Reproduce the material in full, unchanged.
━━━━━━━━
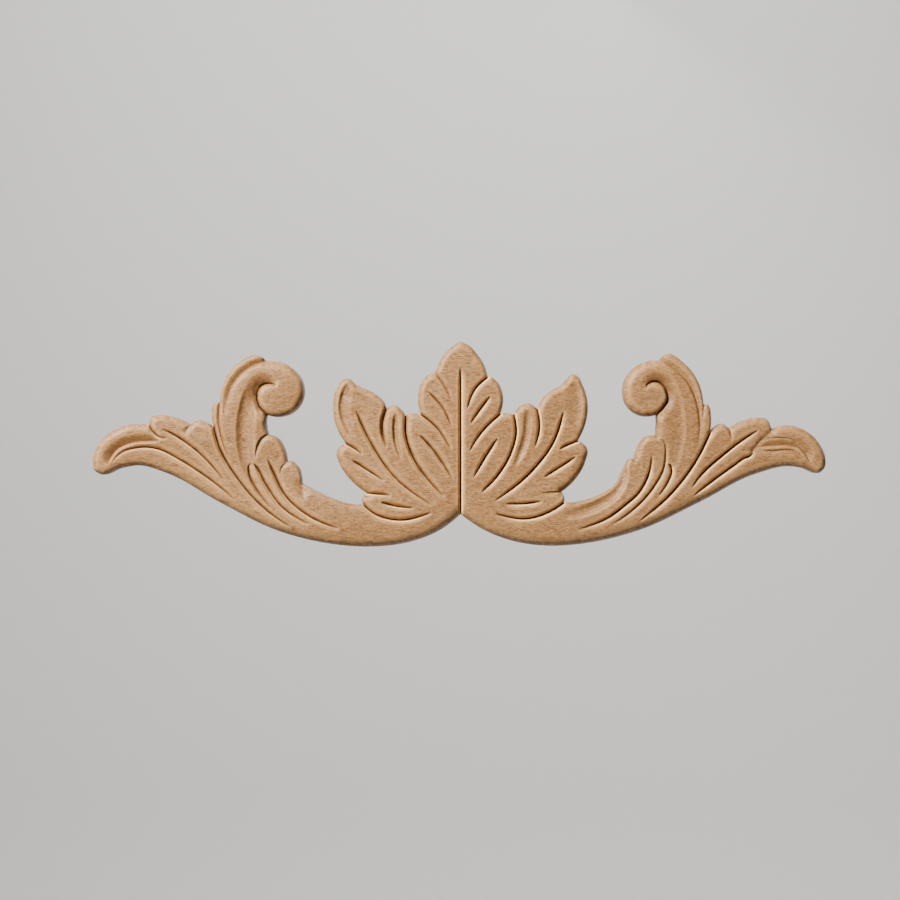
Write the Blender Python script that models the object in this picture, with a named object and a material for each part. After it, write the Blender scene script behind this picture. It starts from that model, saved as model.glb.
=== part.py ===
# Leaf applique: one carved wooden relief with a flat back, upright, its front facing -Y.
# The form is a squared-sheet drawing: rim curves give the outline, and every groove and hollow is a
# stroke with a depth and a reach. The relief is a swelling body less all the strokes.
import bpy
import numpy as np
from mathutils import Vector
from mathutils.geometry import delaunay_2d_cdt

# Driving dimensions, in metres
WIDTH = 0.300               # tip to tip
HEIGHT = 0.084              # top of the middle leaf to the lowest point of the arms
THICKNESS = 0.012           # back face to the highest point
BODY = 0.0088               # thickness of the ground under the swells
DEEP_CUT = 0.0029           # grooves that part one leaf from the next
VEIN_CUT = 0.0027           # short veins inside a leaf
LIGHT_CUT = 0.0016          # creases that only start at a notch
HOLLOW = 0.0019             # broad gouged hollows
MIDRIB_CUT = 0.0027         # the groove down the middle leaf
ROUNDING = 0.85             # fall of a rounded rim at the outline, as a share of its reach
FLANK = 0.34                # share of a groove's depth that spreads out as an easy slope on one side
CUT_SHARPNESS = 1.25        # 1 is a straight V, more is steeper towards the bottom
FLANK_REACH = 2.6           # width of that slope, in reaches of the groove
TAPER = 0.5                 # width of a stroke at its faded ends, as a share of its full width
MESH_PITCH = 0.00070        # spacing of the points the surface is worked out on
TRIANGLES = 9000            # what the finished solid is reduced to

# The drawing sheet: squares across and up, measured out from the middle of the object
SHEET_WIDTH = 731.0
SHEET_HEIGHT = 204.5
ACROSS = WIDTH / SHEET_WIDTH
UP = HEIGHT / SHEET_HEIGHT

# Swells of the body: middle (out, up), radii (out, up) in squares, share of the height above BODY
SWELLS = [
    ((0, 10), (90, 80), 0.95),
    ((178, 52), (34, 34), 0.75),
    ((110, -72), (110, 34), 0.55),
    ((222, 30), (30, 60), 0.35),
    ((300, 8), (70, 26), 0.30),
]

# Rim curves from the top of the middle leaf round to the bottom: name, reach of the rounding at the
# start and end in squares, and the points (out, up) that the curve runs through. The corner points
# between two curves are the notches.
LEFT_RIM = [
    ("top leaf", 6, 6, [(0, 102), (8.5, 96.5), (15.5, 90), (22.5, 78.5), (25.5, 70.5)]),
    ("upper lobe", 6, 6, [(25.5, 70.5), (30.5, 69.5), (36.5, 64.5), (42.5, 46.5), (39.5, 29)]),
    ("middle lobe", 5, 5, [(39.5, 29), (44.5, 30.2), (51.5, 29.7), (54.7, 28)]),
    ("strand lobe", 6, 6, [(54.7, 28), (58, 33.5), (64.5, 38.5), (73.7, 35)]),
    ("side leaf", 6, 6, [(73.7, 35), (76, 41.5), (83.5, 49), (103.5, 59), (112.5, 65.2), (118, 63),
                         (123.5, 55), (126.8, 37.5), (124, 18), (114, 0)]),
    ("lower lobe", 6, 10, [(114, 0), (120, -2.5), (123.3, -8.5), (121, -18.5), (107, -38.5),
                           (93.5, -49)]),
    ("bottom lobe", 5, 5, [(93.5, -49), (98.2, -55), (96.5, -60.8)]),
    ("arm top", 4, 4, [(96.5, -60.8), (110.5, -59.7), (130.5, -53), (158, -39.5)]),
    ("small lobe", 4, 4, [(158, -39.5), (163.7, -20.5), (168.5, -17.3), (172.7, -17.5)]),
    ("inner lobe", 6, 6, [(172.7, -17.5), (174.5, -7.5), (184.5, 7.5), (191.7, 9.5)]),
    ("stem", 7, 7, [(191.7, 9.5), (193.7, 20.5), (193, 29)]),
    ("volute", 9, 9, [(193, 29), (186.5, 27.2), (177.5, 27.3), (166.5, 31.5), (159, 40), (155.7, 51.5),
                      (158, 63.5), (165.5, 73.5), (176.5, 80.7), (187.5, 82.5), (194.7, 82.5)]),
    ("back strand", 4, 4, [(194.7, 82.5), (197, 86), (201.5, 87.7), (221.5, 79.8), (236.5, 58.5),
                           (239.5, 41.2)]),
    ("side strand", 4, 4, [(239.5, 41.2), (243, 41.7), (246, 39), (247.5, 31.5), (245.5, 16)]),
    ("upper blade", 6, 6, [(245.5, 16), (252.5, 21), (260.5, 23.7), (268.7, 19.3)]),
    ("outer blade", 6, 6, [(268.7, 19.3), (288.5, 27.3), (299.5, 28.7), (307.5, 26.5), (309.9, 19.2)]),
    ("wing", 6, 12, [(309.9, 19.2), (333.5, 18.2), (348.5, 11.5), (361.5, -1), (366.5, -18.5), (365, -26),
                     (358.5, -30.2), (337.5, -23.8), (320.5, -21.5), (292.5, -29.3), (240.5, -58),
                     (180.5, -87), (120.5, -100.7), (88.5, -102.3), (55.5, -98.8), (17.5, -84),
                     (0, -70)]),
]
RIGHT_RIM = [
    ("top leaf", 6, 6, [(0, 102), (8.5, 98), (15.5, 90.7), (24, 77.5), (27.2, 66.5)]),
    ("upper lobe", 6, 6, [(27.2, 66.5), (30.5, 66.7), (35.5, 63), (42.5, 45.5), (39.5, 29.7)]),
    ("middle lobe", 5, 5, [(39.5, 29.7), (47, 30.8), (53.3, 29.2)]),
    ("strand lobe", 6, 6, [(53.3, 29.2), (60.5, 38.5), (66.5, 40.7), (76.3, 34.8)]),
    ("side leaf", 6, 6, [(76.3, 34.8), (83.5, 47.5), (102.5, 60.5), (112, 69.3), (116.5, 67.5),
                         (121.5, 59), (126.8, 39.5), (124, 18.5), (117, 3.2)]),
    ("lower lobe", 6, 10, [(117, 3.2), (124, -1), (126.7, -5.5), (125, -16), (112, -38), (100.5, -47.7)]),
    ("bottom lobe", 5, 5, [(100.5, -47.7), (103.4, -54), (102.5, -58.5)]),
    ("arm top", 4, 4, [(102.5, -58.5), (114.5, -58), (134.5, -52.5), (154.5, -40.5), (163, -24),
                       (169.5, -14.3), (173.3, -14.7)]),
    ("inner lobe", 6, 6, [(173.3, -14.7), (175.5, -6.5), (185.5, 7.7), (194.8, 8.5)]),
    ("stem", 6, 6, [(194.8, 8.5), (195.7, 20.5), (195.5, 29)]),
    ("volute", 9, 9, [(195.5, 29), (189.5, 27.5), (181.5, 27.7), (171.5, 32.2), (164.5, 40.5),
                      (161.8, 52.5), (163.8, 63.5), (170.5, 73.5), (180.5, 80.5), (190.5, 83.3),
                      (199.5, 83.2)]),
    ("back strand", 4, 4, [(199.5, 83.2), (201, 86.5), (205, 89.3), (222.5, 80.3), (237.5, 59.5),
                           (242, 38.2)]),
    ("side strand", 4, 4, [(242, 38.2), (245, 39.7), (247.8, 36.5), (249.2, 28.5), (248, 10.5)]),
    ("upper blade", 6, 6, [(248, 10.5), (252.5, 16), (259.5, 20.3), (267.5, 15)]),
    ("outer blade", 6, 6, [(267.5, 15), (283.5, 24), (294.5, 26.3), (305, 24.5), (309.8, 14)]),
    ("wing", 6, 12, [(309.8, 14), (316.5, 17.5), (327.5, 18.7), (342.5, 14), (356, 2.5), (363.8, -14.5),
                     (363, -23.5), (358, -28.5), (340.5, -23.8), (327.5, -22.3), (294.5, -29.8),
                     (239.5, -57.5), (179.5, -85.5), (119.5, -99.7), (88.5, -101.5), (55.5, -97.5),
                     (24.5, -86.2), (0, -70)]),
]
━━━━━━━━
#### Exercise result
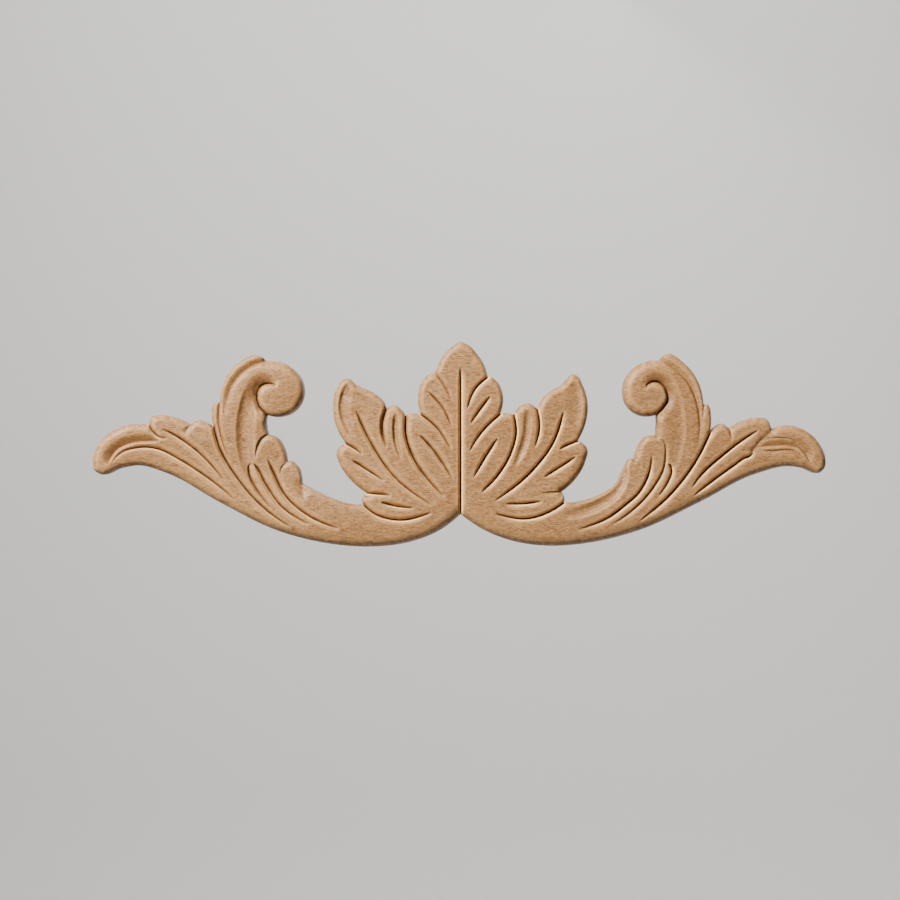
Write the Blender Python script that models the object in this picture, with a named object and a material for each part. After it, write the Blender scene script behind this picture. It starts from that model, saved as model.glb.
=== part.py ===
# Leaf applique: one carved wooden relief with a flat back, upright, its front facing -Y.
# The form is a squared-sheet drawing: rim curves give the outline, and every groove and hollow is a
# stroke with a depth and a reach. The relief is a swelling body less all the strokes.
import bpy
import numpy as np
from mathutils import Vector
from mathutils.geometry import delaunay_2d_cdt

# Driving dimensions, in metres
WIDTH = 0.300               # tip to tip
HEIGHT = 0.084              # top of the middle leaf to the lowest point of the arms
THICKNESS = 0.012           # back face to the highest point
BODY = 0.0088               # thickness of the ground under the swells
DEEP_CUT = 0.0029           # grooves that part one leaf from the next
VEIN_CUT = 0.0027           # short veins inside a leaf
LIGHT_CUT = 0.0016          # creases that only start at a notch
HOLLOW = 0.0019             # broad gouged hollows
MIDRIB_CUT = 0.0027         # the groove down the middle leaf
ROUNDING = 0.85             # fall of a rounded rim at the outline, as a share of its reach
FLANK = 0.34                # share of a groove's depth that spreads out as an easy slope on one side
CUT_SHARPNESS = 1.25        # 1 is a straight V, more is steeper towards the bottom
FLANK_REACH = 2.6           # width of that slope, in reaches of the groove
TAPER = 0.5                 # width of a stroke at its faded ends, as a share of its full width
MESH_PITCH = 0.00070        # spacing of the points the surface is worked out on
TRIANGLES = 9000            # what the finished solid is reduced to

# The drawing sheet: squares across and up, measured out from the middle of the object
SHEET_WIDTH = 731.0
SHEET_HEIGHT = 204.5
ACROSS = WIDTH / SHEET_WIDTH
UP = HEIGHT / SHEET_HEIGHT

# Swells of the body: middle (out, up), radii (out, up) in squares, share of the height above BODY
SWELLS = [
    ((0, 10), (90, 80), 0.95),
    ((178, 52), (34, 34), 0.75),
    ((110, -72), (110, 34), 0.55),
    ((222, 30), (30, 60), 0.35),
    ((300, 8), (70, 26), 0.30),
]

# Rim curves from the top of the middle leaf round to the bottom: name, reach of the rounding at the
# start and end in squares, and the points (out, up) that the curve runs through. The corner points
# between two curves are the notches.
LEFT_RIM = [
    ("top leaf", 6, 6, [(0, 102), (8.5, 96.5), (15.5, 90), (22.5, 78.5), (25.5, 70.5)]),
    ("upper lobe", 6, 6, [(25.5, 70.5), (30.5, 69.5), (36.5, 64.5), (42.5, 46.5), (39.5, 29)]),
    ("middle lobe", 5, 5, [(39.5, 29), (44.5, 30.2), (51.5, 29.7), (54.7, 28)]),
    ("strand lobe", 6, 6, [(54.7, 28), (58, 33.5), (64.5, 38.5), (73.7, 35)]),
    ("side leaf", 6, 6, [(73.7, 35), (76, 41.5), (83.5, 49), (103.5, 59), (112.5, 65.2), (118, 63),
                         (123.5, 55), (126.8, 37.5), (124, 18), (114, 0)]),
    ("lower lobe", 6, 10, [(114, 0), (120, -2.5), (123.3, -8.5), (121, -18.5), (107, -38.5),
                           (93.5, -49)]),
    ("bottom lobe", 5, 5, [(93.5, -49), (98.2, -55), (96.5, -60.8)]),
    ("arm top", 4, 4, [(96.5, -60.8), (110.5, -59.7), (130.5, -53), (158, -39.5)]),
    ("small lobe", 4, 4, [(158, -39.5), (163.7, -20.5), (168.5, -17.3), (172.7, -17.5)]),
    ("inner lobe", 6, 6, [(172.7, -17.5), (174.5, -7.5), (184.5, 7.5), (191.7, 9.5)]),
    ("stem", 7, 7, [(191.7, 9.5), (193.7, 20.5), (193, 29)]),
    ("volute", 9, 9, [(193, 29), (186.5, 27.2), (177.5, 27.3), (166.5, 31.5), (159, 40), (155.7, 51.5),
                      (158, 63.5), (165.5, 73.5), (176.5, 80.7), (187.5, 82.5), (194.7, 82.5)]),
    ("back strand", 4, 4, [(194.7, 82.5), (197, 86), (201.5, 87.7), (221.5, 79.8), (236.5, 58.5),
                           (239.5, 41.2)]),
    ("side strand", 4, 4, [(239.5, 41.2), (243, 41.7), (246, 39), (247.5, 31.5), (245.5, 16)]),
    ("upper blade", 6, 6, [(245.5, 16), (252.5, 21), (260.5, 23.7), (268.7, 19.3)]),
    ("outer blade", 6, 6, [(268.7, 19.3), (288.5, 27.3), (299.5, 28.7), (307.5, 26.5), (309.9, 19.2)]),
    ("wing", 6, 12, [(309.9, 19.2), (333.5, 18.2), (348.5, 11.5), (361.5, -1), (366.5, -18.5), (365, -26),
                     (358.5, -30.2), (337.5, -23.8), (320.5, -21.5), (292.5, -29.3), (240.5, -58),
                     (180.5, -87), (120.5, -100.7), (88.5, -102.3), (55.5, -98.8), (17.5, -84),
                     (0, -70)]),
]
RIGHT_RIM = [
    ("top leaf", 6, 6, [(0, 102), (8.5, 98), (15.5, 90.7), (24, 77.5), (27.2, 66.5)]),
    ("upper lobe", 6, 6, [(27.2, 66.5), (30.5, 66.7), (35.5, 63), (42.5, 45.5), (39.5, 29.7)]),
    ("middle lobe", 5, 5, [(39.5, 29.7), (47, 30.8), (53.3, 29.2)]),
    ("strand lobe", 6, 6, [(53.3, 29.2), (60.5, 38.5), (66.5, 40.7), (76.3, 34.8)]),
    ("side leaf", 6, 6, [(76.3, 34.8), (83.5, 47.5), (102.5, 60.5), (112, 69.3), (116.5, 67.5),
                         (121.5, 59), (126.8, 39.5), (124, 18.5), (117, 3.2)]),
    ("lower lobe", 6, 10, [(117, 3.2), (124, -1), (126.7, -5.5), (125, -16), (112, -38), (100.5, -47.7)]),
    ("bottom lobe", 5, 5, [(100.5, -47.7), (103.4, -54), (102.5, -58.5)]),
    ("arm top", 4, 4, [(102.5, -58.5), (114.5, -58), (134.5, -52.5), (154.5, -40.5), (163, -24),
                       (169.5, -14.3), (173.3, -14.7)]),
    ("inner lobe", 6, 6, [(173.3, -14.7), (175.5, -6.5), (185.5, 7.7), (194.8, 8.5)]),
    ("stem", 6, 6, [(194.8, 8.5), (195.7, 20.5), (195.5, 29)]),
    ("volute", 9, 9, [(195.5, 29), (189.5, 27.5), (181.5, 27.7), (171.5, 32.2), (164.5, 40.5),
                      (161.8, 52.5), (163.8, 63.5), (170.5, 73.5), (180.5, 80.5), (190.5, 83.3),
                      (199.5, 83.2)]),
    ("back strand", 4, 4, [(199.5, 83.2), (201, 86.5), (205, 89.3), (222.5, 80.3), (237.5, 59.5),
                           (242, 38.2)]),
    ("side strand", 4, 4, [(242, 38.2), (245, 39.7), (247.8, 36.5), (249.2, 28.5), (248, 10.5)]),
    ("upper blade", 6, 6, [(248, 10.5), (252.5, 16), (259.5, 20.3), (267.5, 15)]),
    ("outer blade", 6, 6, [(267.5, 15), (283.5, 24), (294.5, 26.3), (305, 24.5), (309.8, 14)]),
    ("wing", 6, 12, [(309.8, 14), (316.5, 17.5), (327.5, 18.7), (342.5, 14), (356, 2.5), (363.8, -14.5),
                     (363, -23.5), (358, -28.5), (340.5, -23.8), (327.5, -22.3), (294.5, -29.8),
                     (239.5, -57.5), (179.5, -85.5), (119.5, -99.7), (88.5, -101.5), (55.5, -97.5),
                     (24.5, -86.2), (0, -70)]),
]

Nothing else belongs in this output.